On the other hand why do so many atheists have such good hearts and behave so morally and “Christian” to their neighbors? I don’t think Angelina Jolie is very good actress, but I can’t help but admire how she spends her money. When others would just focus on themselves she is making a difference in the lives of children. Yesterday I read that she and Brad have committed to build 150 homes in the lower ninth ward of New Orleans to help rebuild the city. Now I put the question to you in the words of James.

"If a brother or sister be naked, and destitute of daily food,
and one of you say unto them, Depart in peace, be ye warmed and filled; notwithstanding ye give them not those things which are needful to the body; what doth it profit?"

I realize that there are millions of believes who behave morally and unfortunately millions of non-believers who behave immorally or amorally. I only focused on the above examples because they tend to disprove the rule that God is a requirement for moral behavior.
I enjoy the works of C. S. Lewis, but I take issue with Lewis’s constant insistence that the existence of morality proves a higher power that created that morality.

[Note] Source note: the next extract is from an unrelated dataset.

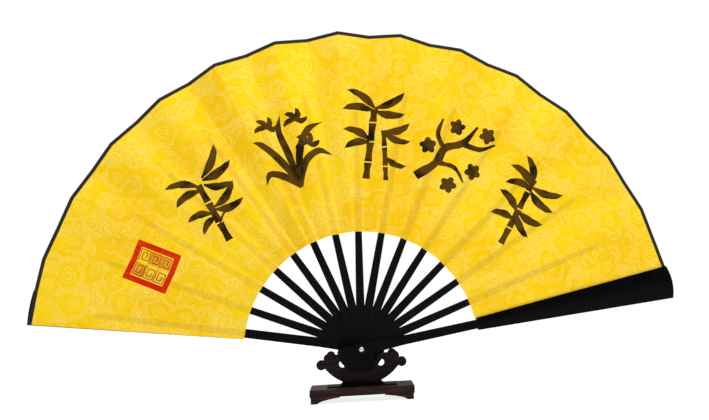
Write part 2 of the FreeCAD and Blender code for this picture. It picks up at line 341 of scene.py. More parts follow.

Some scientist have even taken the quantum leap and claimed that the existence of morality is all the scientific proof needed to prove that God exists. I believe that morality exists separate from a belief in God. The examples that I’ve given illustrate that one does not necessitate the other.
Perhaps this belief is why I am so comfortable with learning the doctrines of other religions and philosophies. Lately I’ve read several books with serious atheistic themes. I’m much more concerned that I teach my family to live morally than religiously. As long as I can make the two go hand in hand I will continue to do so. I’ve never been in a position where I’ve never had to choose one over the other and I hope I never have to. However, from the real life examples that I have seen, I’d much rather keep company with moral people no matter what their religious beliefs.